Cal Fire tries to staff up for expected late summer peak of wildfire season
Cal Fire tries to staff up for expected late summer peak of wildfire season 02:28

SAN JOSE -- Cal Fire is warning the public that this year's relatively mild wildfire season is expected to intensify as we enter the late-summer months into the early fall.

"It's not an if, it's a when," said Chelsea Burkett, spokesperson for Cal Fire's SCU Unit, which covers San Jose's east foothills. A small but fast-moving grass fire blackened about ten acres off Mt. Hamilton Road Saturday night -- a reminder than the worst of wildfire season in Northern California may be yet to come.

"This whole hill was going up in flames. And I was like, 'Shoot!'" said area resident Alex Gadda. He says he heard a loud bang like a car backfiring shortly before he noticed the flames.

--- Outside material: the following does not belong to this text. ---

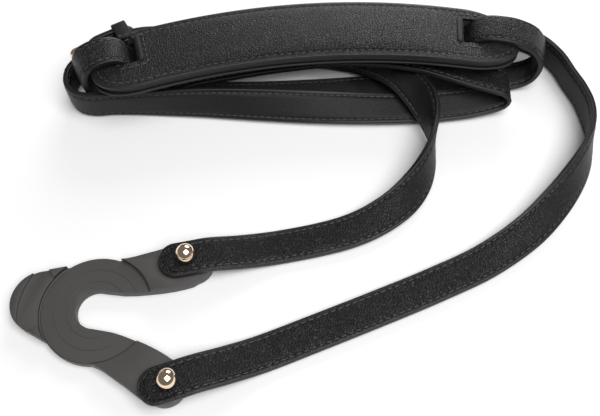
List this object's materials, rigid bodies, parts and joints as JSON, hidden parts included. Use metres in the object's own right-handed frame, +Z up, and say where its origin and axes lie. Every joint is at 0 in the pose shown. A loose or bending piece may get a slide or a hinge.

Gadda said he watched the flames race up the hillside across the street from his girlfriend's house, but thankfully about two dozen fire engines from the city and Cal Fire arrived a short time later to battle the blaze.

"There were tons of cops. About 30 fire trucks probably.  So they were kind of everywhere around here," said Aaron Miller, who could see the flames from down in the valley and drove up to check on his house.

Cal Fire says all the wet weather this past winter shifted the peak of fire season later into the summer. 

Burkett says Cal Fire is trying to staff up -- especially hand crews -- to meet the expected demand later this summer. Hand crews who fight fires from the ground often with shovels and garden hoes are sometimes the most effective, if labor-intensive, means of bringing a fire under control.

Alex echoed Cal Fire's words of caution, urging people to be careful as the area enter peak fire season.

"People should be more aware of what they're doing or what they throw out the window. Because at the end of the day, it's going to affect the people who live here. Up here, this is just a big playground for fires," he said.